◆ Work to complete ◆
Scan the records for the word "from". Copy each line that includes it.
__________________________________________________
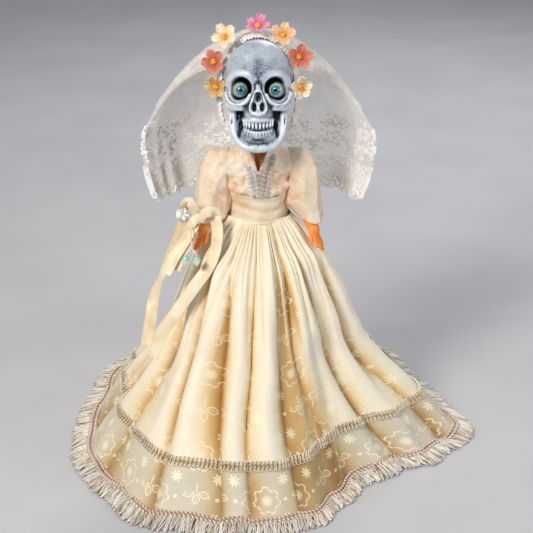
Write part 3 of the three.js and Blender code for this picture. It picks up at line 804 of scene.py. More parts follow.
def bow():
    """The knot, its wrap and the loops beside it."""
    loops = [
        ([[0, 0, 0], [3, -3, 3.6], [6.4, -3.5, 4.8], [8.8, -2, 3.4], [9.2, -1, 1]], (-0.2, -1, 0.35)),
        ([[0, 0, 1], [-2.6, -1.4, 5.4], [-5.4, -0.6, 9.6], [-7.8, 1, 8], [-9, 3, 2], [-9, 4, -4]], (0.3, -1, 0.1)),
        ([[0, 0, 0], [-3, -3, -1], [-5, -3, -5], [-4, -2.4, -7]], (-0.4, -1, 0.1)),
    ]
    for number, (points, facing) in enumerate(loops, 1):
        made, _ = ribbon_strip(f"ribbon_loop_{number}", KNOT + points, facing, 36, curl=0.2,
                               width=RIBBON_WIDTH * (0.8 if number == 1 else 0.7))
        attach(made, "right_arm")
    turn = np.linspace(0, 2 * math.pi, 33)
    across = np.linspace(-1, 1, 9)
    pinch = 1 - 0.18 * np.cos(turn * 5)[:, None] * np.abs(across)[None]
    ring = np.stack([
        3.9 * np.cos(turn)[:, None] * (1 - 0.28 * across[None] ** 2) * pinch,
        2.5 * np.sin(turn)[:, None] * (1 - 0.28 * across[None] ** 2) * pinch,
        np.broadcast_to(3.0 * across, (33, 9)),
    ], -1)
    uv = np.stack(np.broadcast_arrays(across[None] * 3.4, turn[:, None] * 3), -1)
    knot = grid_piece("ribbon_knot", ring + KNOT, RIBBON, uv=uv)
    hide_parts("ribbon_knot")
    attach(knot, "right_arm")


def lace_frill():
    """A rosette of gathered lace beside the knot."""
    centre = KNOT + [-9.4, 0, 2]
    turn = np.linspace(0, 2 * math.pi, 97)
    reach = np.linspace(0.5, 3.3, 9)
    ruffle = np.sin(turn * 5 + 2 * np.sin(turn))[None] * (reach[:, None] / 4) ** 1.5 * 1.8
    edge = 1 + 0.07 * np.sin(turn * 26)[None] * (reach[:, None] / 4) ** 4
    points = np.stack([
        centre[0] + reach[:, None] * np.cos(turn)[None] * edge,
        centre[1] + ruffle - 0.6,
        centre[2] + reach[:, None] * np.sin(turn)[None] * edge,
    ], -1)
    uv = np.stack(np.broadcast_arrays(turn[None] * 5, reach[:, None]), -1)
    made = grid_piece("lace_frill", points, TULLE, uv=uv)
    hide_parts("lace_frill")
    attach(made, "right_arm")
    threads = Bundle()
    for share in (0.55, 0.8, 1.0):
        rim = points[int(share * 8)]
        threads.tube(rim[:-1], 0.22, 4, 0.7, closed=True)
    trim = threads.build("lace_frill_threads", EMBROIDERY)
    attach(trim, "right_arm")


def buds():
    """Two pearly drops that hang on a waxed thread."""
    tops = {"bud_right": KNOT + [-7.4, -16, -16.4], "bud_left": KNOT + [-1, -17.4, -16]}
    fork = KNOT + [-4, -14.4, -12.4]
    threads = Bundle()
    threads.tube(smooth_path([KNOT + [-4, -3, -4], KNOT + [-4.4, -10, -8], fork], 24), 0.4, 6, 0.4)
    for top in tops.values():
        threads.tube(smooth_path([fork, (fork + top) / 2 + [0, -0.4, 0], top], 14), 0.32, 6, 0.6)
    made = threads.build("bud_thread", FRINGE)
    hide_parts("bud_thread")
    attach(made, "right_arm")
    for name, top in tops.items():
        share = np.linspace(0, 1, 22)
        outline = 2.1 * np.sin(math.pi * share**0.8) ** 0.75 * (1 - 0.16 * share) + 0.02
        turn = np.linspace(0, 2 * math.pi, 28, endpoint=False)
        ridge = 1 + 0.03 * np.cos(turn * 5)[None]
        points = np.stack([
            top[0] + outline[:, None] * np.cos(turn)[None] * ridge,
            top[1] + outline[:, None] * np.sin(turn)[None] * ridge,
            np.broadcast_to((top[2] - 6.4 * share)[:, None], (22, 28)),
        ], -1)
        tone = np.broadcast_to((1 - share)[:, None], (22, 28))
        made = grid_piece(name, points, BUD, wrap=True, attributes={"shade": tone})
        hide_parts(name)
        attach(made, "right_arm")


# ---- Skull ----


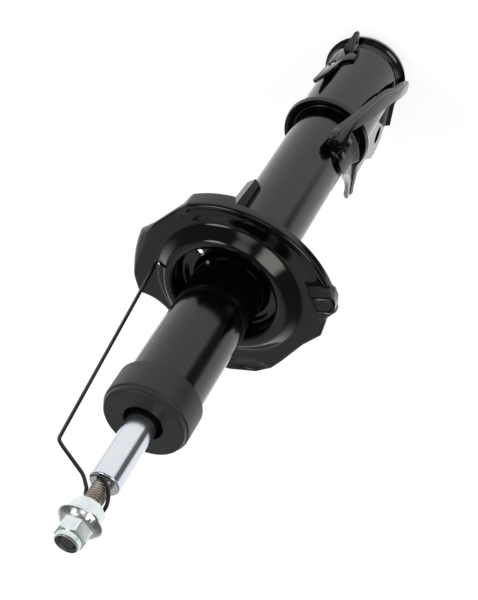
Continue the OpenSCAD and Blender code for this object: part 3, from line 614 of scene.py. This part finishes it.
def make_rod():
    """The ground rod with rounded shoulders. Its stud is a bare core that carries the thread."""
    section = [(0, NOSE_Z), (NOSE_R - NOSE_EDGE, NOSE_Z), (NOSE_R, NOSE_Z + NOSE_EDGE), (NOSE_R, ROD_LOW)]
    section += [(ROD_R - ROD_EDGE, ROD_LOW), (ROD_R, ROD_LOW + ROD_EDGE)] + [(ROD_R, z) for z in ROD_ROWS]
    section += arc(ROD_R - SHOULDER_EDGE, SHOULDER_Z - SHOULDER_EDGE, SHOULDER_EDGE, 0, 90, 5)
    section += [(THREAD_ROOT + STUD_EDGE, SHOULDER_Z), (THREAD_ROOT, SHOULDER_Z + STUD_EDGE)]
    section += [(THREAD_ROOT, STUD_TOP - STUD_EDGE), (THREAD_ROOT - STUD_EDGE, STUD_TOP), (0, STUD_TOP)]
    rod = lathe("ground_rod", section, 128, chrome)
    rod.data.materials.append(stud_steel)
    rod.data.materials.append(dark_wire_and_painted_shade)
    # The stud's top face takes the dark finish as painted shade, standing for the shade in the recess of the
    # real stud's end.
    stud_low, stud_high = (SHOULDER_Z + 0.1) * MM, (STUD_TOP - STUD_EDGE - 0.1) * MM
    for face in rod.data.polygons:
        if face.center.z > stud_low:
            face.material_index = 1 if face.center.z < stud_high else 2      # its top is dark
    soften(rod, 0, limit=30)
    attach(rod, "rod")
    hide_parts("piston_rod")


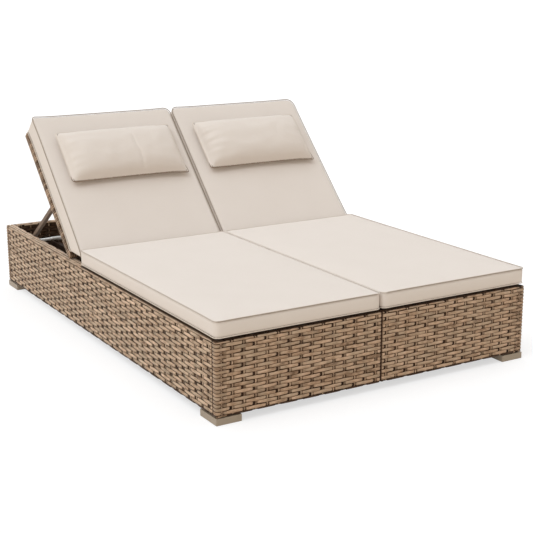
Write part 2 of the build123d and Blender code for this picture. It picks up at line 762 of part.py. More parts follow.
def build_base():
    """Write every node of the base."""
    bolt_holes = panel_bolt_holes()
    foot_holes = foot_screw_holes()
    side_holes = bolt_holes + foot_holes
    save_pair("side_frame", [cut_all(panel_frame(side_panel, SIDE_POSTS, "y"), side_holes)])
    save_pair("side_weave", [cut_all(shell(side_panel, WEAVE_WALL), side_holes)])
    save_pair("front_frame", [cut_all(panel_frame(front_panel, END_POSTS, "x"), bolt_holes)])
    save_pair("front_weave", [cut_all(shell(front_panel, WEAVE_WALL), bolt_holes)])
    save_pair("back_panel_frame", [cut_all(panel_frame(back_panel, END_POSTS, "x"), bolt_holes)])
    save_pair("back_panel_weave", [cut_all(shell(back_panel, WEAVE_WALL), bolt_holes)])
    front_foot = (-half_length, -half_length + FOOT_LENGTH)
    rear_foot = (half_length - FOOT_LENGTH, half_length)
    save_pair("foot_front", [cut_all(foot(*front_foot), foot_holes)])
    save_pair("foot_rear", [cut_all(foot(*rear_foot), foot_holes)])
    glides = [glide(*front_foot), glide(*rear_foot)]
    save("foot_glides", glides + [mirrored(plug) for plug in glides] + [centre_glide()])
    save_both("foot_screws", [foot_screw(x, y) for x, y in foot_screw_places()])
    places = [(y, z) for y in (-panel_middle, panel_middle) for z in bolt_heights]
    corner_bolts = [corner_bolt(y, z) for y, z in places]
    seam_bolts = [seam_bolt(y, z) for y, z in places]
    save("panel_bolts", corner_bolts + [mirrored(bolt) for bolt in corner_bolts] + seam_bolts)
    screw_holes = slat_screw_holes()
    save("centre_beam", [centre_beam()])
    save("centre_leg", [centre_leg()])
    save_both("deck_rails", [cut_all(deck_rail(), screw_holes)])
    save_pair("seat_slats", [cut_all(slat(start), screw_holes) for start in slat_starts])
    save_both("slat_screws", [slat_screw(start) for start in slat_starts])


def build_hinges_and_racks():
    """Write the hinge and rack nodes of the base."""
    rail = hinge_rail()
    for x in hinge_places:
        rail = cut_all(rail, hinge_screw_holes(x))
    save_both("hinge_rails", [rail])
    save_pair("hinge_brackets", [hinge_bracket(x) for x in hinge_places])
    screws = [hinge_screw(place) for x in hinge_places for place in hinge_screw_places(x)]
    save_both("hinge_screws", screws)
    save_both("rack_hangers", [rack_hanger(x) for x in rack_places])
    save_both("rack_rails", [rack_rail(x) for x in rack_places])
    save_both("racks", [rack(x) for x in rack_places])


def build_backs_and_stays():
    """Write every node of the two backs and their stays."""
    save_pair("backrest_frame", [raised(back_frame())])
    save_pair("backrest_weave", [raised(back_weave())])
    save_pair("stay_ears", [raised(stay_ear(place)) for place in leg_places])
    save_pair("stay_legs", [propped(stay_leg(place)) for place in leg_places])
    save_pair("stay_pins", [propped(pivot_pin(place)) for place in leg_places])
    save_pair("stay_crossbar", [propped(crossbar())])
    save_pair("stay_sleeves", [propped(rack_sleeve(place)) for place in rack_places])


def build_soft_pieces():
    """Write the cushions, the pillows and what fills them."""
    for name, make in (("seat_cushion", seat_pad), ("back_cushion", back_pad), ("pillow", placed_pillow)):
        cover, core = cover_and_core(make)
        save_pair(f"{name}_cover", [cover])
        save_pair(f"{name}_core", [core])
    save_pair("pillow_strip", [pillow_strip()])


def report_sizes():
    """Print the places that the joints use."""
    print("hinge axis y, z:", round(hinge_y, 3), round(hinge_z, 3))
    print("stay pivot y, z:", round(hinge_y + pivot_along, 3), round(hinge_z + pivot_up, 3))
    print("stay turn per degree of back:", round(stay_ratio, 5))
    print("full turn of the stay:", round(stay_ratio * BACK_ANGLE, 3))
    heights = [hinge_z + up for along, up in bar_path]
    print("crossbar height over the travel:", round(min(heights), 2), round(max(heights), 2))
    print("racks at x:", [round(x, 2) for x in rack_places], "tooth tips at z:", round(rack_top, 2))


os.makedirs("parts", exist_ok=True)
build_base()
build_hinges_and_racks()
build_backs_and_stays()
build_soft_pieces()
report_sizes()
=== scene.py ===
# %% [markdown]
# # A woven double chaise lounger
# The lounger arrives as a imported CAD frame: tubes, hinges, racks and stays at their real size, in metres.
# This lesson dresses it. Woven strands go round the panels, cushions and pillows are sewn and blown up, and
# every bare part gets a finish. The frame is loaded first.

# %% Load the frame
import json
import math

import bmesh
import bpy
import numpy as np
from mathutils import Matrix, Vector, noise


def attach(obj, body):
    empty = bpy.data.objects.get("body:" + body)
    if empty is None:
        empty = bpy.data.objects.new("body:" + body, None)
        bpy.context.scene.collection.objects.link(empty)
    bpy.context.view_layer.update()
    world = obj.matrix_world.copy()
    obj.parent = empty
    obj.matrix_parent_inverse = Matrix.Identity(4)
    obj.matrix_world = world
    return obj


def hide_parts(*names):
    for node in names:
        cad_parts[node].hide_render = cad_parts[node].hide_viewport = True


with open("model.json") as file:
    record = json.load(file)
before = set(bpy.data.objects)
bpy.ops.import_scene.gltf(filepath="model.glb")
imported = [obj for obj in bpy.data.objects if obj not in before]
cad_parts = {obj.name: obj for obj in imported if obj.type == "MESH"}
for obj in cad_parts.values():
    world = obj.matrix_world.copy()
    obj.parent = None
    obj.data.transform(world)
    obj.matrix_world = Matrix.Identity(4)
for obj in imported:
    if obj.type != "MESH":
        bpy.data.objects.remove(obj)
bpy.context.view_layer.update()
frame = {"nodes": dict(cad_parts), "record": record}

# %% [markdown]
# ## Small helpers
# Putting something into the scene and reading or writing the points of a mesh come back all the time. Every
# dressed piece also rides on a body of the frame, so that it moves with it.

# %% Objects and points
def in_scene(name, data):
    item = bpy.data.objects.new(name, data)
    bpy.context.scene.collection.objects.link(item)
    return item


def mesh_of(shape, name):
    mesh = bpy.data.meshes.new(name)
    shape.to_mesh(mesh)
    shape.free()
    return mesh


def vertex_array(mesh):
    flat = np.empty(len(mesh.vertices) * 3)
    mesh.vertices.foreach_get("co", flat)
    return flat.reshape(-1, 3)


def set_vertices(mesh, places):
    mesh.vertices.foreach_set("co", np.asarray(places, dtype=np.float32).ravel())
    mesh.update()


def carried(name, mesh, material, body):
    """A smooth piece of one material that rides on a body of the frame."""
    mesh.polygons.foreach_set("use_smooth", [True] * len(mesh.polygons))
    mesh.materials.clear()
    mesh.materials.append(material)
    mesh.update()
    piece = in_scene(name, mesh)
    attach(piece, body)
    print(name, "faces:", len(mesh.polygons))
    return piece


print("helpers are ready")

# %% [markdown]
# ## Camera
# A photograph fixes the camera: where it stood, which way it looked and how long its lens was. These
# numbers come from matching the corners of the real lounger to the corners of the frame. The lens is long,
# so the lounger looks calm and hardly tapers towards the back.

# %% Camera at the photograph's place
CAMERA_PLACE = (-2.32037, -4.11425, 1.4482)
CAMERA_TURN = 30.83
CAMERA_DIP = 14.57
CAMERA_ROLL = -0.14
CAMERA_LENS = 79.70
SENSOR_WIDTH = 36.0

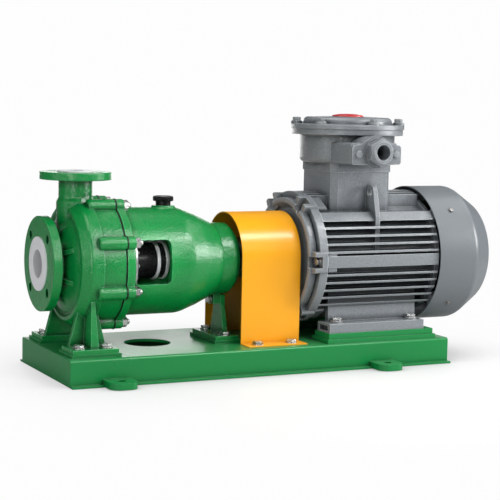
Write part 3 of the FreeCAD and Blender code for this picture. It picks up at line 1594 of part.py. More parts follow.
__________________________________________________
◆ Task answer ◆
Continue the OpenSCAD and Blender code for this object: part 3, from line 614 of scene.py. This part finishes it.
from mathutils import Matrix, Vector, noise
# numbers come from matching the corners of the real lounger to the corners of the frame. The lens is long,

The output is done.